- _The request_
Give back, exactly as written, the lines from the beginning of the listing through the one that contains "pearl_r = 6; // [4:0.1:6.2]".

* * *

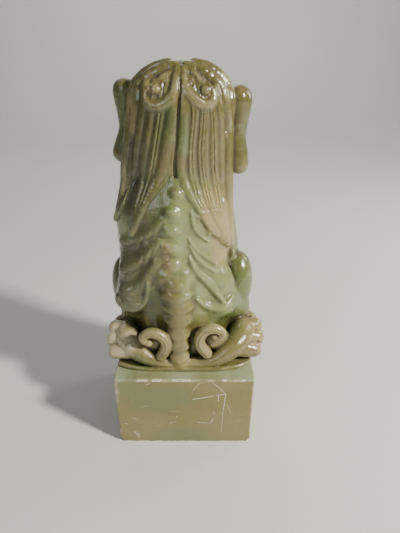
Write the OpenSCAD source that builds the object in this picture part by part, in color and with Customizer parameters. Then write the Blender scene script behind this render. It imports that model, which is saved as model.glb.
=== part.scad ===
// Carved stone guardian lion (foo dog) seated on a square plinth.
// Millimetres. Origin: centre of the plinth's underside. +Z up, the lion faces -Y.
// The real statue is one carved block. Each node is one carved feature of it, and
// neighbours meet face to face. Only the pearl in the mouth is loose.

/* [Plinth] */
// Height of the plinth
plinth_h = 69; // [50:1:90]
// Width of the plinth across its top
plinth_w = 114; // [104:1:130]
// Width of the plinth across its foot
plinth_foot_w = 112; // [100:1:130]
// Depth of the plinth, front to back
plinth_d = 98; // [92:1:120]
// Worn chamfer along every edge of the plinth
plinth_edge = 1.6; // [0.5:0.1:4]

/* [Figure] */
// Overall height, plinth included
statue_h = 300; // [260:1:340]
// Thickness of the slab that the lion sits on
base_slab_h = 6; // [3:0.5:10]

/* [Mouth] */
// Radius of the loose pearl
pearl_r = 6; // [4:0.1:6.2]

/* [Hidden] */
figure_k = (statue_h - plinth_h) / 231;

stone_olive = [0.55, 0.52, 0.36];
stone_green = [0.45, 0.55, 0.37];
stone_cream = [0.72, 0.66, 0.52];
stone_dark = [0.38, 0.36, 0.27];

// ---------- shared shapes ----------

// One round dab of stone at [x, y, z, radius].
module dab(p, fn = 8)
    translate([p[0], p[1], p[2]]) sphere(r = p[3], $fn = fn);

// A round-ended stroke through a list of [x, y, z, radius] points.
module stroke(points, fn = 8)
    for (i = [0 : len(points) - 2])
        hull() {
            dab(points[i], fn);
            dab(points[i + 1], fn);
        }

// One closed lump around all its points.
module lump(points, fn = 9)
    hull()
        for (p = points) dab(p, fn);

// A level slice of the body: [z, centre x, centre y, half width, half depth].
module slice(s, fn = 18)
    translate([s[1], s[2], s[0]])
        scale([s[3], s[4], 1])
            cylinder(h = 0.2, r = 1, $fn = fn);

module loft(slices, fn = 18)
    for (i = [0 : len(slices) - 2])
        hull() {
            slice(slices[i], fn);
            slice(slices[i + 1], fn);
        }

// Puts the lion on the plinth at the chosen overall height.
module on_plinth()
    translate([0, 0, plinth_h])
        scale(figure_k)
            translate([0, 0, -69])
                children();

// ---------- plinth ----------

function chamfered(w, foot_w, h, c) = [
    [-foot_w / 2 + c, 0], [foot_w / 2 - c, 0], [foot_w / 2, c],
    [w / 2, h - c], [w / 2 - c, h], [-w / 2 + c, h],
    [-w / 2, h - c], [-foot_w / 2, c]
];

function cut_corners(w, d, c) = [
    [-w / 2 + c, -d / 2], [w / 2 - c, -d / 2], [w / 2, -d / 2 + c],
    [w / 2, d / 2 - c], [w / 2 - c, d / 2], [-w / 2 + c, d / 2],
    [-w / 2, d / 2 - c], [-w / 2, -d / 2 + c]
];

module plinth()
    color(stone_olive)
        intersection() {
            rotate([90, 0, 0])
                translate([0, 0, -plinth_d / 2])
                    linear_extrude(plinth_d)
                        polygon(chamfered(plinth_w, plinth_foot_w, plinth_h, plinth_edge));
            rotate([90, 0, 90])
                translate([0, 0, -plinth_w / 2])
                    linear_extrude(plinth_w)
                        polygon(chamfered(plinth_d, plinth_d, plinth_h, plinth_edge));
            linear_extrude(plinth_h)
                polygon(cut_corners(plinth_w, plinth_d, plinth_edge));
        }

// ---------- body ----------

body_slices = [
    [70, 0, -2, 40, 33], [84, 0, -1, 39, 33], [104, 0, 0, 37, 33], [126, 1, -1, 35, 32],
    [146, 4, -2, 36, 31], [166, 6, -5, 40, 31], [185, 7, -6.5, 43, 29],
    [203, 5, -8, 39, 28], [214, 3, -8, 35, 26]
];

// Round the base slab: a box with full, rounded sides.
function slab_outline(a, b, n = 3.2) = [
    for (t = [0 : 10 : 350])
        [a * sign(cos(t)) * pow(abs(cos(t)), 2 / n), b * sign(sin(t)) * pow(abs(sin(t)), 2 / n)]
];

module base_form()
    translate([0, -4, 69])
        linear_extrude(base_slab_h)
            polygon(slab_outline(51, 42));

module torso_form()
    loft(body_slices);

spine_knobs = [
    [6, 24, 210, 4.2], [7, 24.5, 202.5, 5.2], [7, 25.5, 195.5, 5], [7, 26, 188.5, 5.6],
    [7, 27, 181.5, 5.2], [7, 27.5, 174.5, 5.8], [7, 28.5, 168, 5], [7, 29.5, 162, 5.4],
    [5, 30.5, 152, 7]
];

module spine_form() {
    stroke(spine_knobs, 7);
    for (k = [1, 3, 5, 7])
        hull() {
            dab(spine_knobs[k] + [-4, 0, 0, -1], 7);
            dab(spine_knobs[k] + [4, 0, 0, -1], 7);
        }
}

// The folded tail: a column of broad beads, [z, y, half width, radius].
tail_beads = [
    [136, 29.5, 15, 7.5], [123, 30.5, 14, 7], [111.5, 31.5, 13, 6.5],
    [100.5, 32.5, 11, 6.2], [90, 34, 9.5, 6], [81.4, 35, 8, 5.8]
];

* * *

- _The result_
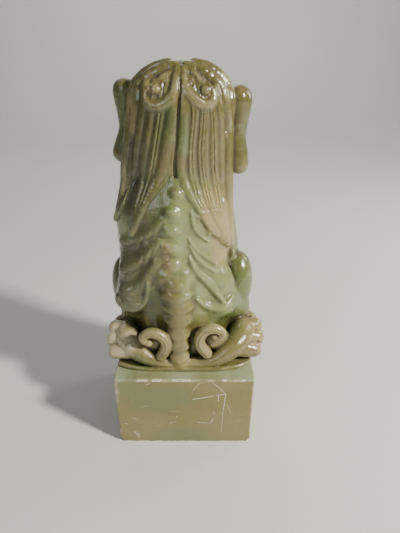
Write the OpenSCAD source that builds the object in this picture part by part, in color and with Customizer parameters. Then write the Blender scene script behind this render. It imports that model, which is saved as model.glb.
=== part.scad ===
// Carved stone guardian lion (foo dog) seated on a square plinth.
// Millimetres. Origin: centre of the plinth's underside. +Z up, the lion faces -Y.
// The real statue is one carved block. Each node is one carved feature of it, and
// neighbours meet face to face. Only the pearl in the mouth is loose.

/* [Plinth] */
// Height of the plinth
plinth_h = 69; // [50:1:90]
// Width of the plinth across its top
plinth_w = 114; // [104:1:130]
// Width of the plinth across its foot
plinth_foot_w = 112; // [100:1:130]
// Depth of the plinth, front to back
plinth_d = 98; // [92:1:120]
// Worn chamfer along every edge of the plinth
plinth_edge = 1.6; // [0.5:0.1:4]

/* [Figure] */
// Overall height, plinth included
statue_h = 300; // [260:1:340]
// Thickness of the slab that the lion sits on
base_slab_h = 6; // [3:0.5:10]

/* [Mouth] */
// Radius of the loose pearl
pearl_r = 6; // [4:0.1:6.2]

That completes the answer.